-- GIVEN RECORDS --

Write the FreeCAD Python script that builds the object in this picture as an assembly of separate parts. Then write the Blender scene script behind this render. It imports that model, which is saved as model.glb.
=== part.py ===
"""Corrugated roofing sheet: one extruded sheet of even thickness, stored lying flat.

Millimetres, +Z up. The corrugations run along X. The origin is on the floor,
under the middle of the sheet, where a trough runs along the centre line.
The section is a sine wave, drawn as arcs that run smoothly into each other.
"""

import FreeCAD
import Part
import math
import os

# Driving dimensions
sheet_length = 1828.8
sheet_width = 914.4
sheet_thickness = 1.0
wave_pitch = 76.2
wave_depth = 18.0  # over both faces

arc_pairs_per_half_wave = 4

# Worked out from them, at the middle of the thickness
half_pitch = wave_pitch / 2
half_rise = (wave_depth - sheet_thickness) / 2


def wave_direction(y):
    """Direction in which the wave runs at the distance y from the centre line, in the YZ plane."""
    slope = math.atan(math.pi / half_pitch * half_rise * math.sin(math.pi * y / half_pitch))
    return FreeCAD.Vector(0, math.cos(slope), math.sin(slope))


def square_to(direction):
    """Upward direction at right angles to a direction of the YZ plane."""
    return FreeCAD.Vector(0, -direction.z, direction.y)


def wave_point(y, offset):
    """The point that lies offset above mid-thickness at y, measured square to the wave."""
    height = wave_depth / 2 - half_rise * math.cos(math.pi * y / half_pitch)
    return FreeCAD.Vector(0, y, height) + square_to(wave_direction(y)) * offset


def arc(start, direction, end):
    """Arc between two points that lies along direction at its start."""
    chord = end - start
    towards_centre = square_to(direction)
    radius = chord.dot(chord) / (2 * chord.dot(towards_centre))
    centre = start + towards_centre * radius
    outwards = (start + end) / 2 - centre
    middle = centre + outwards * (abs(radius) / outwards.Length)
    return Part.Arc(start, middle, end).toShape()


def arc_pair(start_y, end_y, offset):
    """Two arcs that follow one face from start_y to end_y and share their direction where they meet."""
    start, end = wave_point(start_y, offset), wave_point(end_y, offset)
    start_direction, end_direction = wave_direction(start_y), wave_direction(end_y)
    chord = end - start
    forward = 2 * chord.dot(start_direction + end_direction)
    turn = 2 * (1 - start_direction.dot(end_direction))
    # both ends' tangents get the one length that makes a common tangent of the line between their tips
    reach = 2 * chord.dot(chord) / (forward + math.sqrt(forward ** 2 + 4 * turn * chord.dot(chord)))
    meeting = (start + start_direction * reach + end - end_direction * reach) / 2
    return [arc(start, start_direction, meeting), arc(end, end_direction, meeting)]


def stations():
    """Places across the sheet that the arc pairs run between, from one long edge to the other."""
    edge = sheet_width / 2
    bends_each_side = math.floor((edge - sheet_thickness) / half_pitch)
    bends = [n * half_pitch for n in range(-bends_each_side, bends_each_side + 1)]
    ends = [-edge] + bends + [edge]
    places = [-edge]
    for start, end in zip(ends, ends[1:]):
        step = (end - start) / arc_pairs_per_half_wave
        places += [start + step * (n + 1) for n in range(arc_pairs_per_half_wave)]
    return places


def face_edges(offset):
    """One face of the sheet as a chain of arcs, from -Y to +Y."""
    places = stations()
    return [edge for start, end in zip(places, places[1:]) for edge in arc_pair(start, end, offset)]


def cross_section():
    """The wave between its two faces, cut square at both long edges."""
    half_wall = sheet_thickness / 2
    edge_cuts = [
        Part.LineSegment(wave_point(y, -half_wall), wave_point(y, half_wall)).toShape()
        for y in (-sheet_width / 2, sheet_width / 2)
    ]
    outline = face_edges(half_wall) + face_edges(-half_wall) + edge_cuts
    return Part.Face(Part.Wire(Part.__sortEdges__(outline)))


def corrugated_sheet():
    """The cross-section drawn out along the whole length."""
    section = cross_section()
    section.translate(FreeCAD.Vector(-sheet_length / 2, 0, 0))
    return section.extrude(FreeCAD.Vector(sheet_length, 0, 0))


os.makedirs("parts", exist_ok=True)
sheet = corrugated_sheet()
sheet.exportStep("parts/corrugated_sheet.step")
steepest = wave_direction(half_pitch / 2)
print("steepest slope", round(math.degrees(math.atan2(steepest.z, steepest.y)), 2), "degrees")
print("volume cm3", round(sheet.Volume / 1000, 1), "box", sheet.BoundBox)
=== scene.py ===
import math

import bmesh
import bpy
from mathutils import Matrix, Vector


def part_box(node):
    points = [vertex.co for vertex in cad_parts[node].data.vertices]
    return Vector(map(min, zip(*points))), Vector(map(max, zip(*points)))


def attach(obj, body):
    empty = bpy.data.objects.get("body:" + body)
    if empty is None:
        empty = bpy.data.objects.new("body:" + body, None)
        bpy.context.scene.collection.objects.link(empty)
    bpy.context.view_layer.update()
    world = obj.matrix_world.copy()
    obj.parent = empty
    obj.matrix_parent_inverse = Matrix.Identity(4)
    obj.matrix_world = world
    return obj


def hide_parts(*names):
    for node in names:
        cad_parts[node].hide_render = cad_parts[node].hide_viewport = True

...

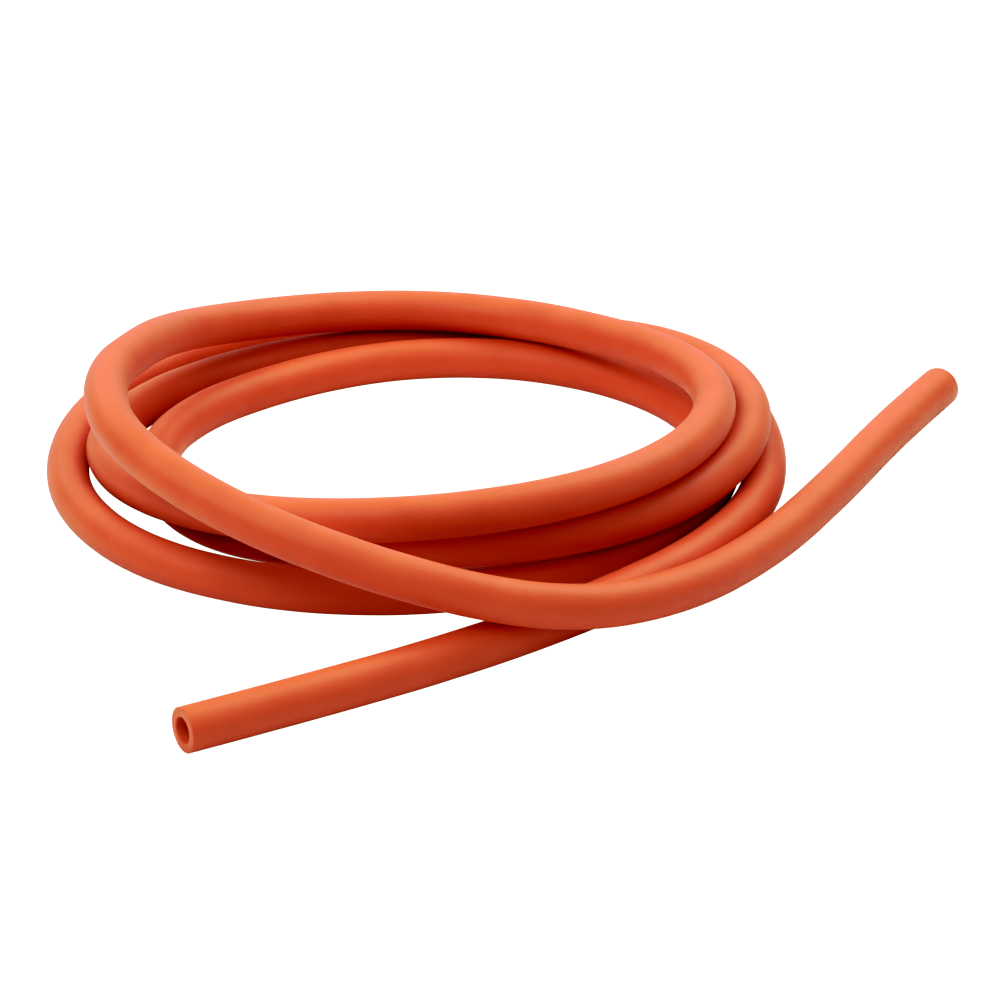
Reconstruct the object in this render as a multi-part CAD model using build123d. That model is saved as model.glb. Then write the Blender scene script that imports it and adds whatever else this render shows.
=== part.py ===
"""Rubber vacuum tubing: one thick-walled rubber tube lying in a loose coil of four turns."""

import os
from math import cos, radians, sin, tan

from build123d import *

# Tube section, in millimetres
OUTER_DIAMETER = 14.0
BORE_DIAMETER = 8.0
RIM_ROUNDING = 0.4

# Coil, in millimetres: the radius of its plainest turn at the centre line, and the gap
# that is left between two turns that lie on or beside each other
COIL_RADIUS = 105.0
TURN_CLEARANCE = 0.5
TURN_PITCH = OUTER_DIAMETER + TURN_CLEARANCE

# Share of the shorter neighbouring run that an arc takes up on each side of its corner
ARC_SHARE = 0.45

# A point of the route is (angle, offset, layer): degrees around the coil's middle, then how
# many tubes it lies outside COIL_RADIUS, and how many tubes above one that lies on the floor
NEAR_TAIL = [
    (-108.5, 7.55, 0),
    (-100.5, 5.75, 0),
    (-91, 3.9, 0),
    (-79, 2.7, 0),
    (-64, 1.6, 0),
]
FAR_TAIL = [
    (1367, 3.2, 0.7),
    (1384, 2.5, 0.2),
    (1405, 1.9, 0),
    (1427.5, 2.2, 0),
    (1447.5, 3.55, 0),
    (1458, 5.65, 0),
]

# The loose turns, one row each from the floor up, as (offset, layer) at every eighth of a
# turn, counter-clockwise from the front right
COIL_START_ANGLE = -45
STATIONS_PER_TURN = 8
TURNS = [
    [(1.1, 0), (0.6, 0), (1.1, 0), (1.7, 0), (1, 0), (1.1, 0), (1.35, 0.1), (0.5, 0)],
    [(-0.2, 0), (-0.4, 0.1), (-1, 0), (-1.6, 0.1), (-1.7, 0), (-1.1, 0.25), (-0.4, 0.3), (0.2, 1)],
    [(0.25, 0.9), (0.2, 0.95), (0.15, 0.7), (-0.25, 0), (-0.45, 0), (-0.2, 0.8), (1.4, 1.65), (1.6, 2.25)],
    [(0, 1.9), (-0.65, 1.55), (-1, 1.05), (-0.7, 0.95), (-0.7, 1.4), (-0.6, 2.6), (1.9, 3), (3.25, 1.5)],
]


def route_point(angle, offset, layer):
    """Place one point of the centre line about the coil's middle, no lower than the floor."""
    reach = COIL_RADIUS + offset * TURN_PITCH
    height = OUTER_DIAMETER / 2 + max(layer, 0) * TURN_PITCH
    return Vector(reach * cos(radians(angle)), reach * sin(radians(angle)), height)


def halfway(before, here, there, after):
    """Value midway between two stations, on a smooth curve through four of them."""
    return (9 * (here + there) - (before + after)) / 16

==

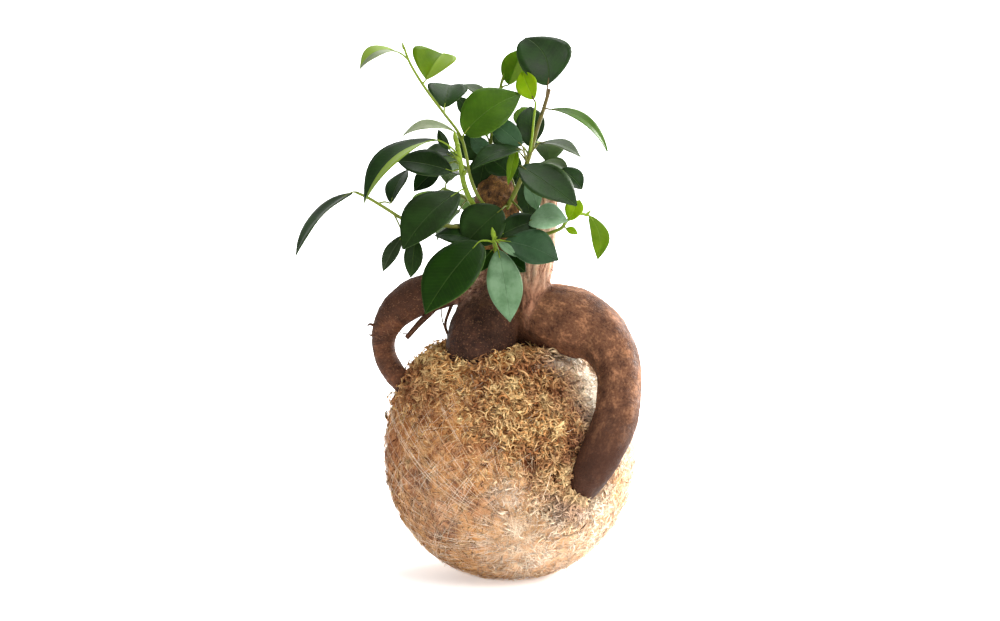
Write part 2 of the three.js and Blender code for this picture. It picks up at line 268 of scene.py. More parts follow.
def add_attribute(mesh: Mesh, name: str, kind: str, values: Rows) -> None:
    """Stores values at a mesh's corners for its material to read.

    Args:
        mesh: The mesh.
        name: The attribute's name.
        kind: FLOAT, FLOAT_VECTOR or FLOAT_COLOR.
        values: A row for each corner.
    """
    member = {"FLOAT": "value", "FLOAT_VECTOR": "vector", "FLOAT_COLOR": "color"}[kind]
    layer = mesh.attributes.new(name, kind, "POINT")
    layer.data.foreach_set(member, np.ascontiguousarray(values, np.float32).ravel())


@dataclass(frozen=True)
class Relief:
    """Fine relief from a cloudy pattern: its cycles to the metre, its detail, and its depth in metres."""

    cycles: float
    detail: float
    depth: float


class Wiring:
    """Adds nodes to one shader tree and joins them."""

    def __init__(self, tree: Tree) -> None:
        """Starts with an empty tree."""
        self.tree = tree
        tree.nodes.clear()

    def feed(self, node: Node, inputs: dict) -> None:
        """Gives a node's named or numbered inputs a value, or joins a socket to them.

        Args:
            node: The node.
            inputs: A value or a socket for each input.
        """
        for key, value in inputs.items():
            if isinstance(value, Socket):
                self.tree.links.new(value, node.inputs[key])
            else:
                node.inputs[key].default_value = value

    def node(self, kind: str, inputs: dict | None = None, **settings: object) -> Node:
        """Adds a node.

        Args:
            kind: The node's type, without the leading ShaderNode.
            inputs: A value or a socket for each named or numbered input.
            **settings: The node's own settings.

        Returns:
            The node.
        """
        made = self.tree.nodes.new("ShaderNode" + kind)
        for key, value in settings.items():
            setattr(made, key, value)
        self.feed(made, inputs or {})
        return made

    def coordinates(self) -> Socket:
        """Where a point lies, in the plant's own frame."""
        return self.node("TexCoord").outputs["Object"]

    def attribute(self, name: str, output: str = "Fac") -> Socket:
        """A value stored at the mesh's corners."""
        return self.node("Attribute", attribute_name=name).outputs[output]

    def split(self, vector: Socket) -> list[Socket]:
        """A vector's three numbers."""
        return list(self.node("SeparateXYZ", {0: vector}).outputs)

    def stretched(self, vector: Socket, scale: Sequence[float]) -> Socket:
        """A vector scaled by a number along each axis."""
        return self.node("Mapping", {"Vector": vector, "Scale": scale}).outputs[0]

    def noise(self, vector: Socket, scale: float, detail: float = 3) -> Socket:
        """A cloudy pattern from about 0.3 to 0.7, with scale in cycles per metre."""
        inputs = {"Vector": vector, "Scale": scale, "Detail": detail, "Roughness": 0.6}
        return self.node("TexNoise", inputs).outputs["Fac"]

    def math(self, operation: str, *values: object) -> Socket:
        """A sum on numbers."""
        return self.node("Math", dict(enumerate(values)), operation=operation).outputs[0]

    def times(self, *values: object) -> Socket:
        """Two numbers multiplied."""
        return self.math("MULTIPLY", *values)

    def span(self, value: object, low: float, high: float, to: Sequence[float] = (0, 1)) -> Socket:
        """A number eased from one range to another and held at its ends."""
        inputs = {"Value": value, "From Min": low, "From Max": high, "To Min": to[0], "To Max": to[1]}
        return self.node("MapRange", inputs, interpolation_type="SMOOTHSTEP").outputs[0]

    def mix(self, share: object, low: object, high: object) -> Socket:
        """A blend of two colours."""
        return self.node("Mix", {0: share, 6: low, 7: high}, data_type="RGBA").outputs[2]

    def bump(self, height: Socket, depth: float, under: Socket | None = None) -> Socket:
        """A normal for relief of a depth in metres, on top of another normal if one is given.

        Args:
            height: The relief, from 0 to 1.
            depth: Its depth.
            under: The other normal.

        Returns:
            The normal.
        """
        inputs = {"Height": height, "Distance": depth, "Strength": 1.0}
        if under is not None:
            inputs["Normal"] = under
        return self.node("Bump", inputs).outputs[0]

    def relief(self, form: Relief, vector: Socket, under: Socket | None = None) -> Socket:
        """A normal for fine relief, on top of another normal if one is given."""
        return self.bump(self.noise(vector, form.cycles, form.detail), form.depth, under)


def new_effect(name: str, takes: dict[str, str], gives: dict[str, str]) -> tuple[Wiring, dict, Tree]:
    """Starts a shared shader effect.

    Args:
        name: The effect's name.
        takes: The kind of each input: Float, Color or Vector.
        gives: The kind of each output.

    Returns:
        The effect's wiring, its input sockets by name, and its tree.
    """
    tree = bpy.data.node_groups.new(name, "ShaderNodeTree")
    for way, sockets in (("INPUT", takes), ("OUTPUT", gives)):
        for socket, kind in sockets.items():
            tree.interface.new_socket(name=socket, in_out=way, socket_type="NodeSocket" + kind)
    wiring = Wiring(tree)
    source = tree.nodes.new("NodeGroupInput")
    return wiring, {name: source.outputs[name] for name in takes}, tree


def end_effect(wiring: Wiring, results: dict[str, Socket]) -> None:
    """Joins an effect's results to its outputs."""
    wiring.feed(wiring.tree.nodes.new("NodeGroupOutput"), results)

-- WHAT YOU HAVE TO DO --
Everything from the line with "steepest = wave_direction(half_pitch / 2)" through the line with "for node in" is to be output exactly; leave out all other lines.

-- FINISHED EXERCISE --
steepest = wave_direction(half_pitch / 2)
print("steepest slope", round(math.degrees(math.atan2(steepest.z, steepest.y)), 2), "degrees")
print("volume cm3", round(sheet.Volume / 1000, 1), "box", sheet.BoundBox)
=== scene.py ===
import math

import bmesh
import bpy
from mathutils import Matrix, Vector


def part_box(node):
    points = [vertex.co for vertex in cad_parts[node].data.vertices]
    return Vector(map(min, zip(*points))), Vector(map(max, zip(*points)))


def attach(obj, body):
    empty = bpy.data.objects.get("body:" + body)
    if empty is None:
        empty = bpy.data.objects.new("body:" + body, None)
        bpy.context.scene.collection.objects.link(empty)
    bpy.context.view_layer.update()
    world = obj.matrix_world.copy()
    obj.parent = empty
    obj.matrix_parent_inverse = Matrix.Identity(4)
    obj.matrix_world = world
    return obj


def hide_parts(*names):
    for node in names:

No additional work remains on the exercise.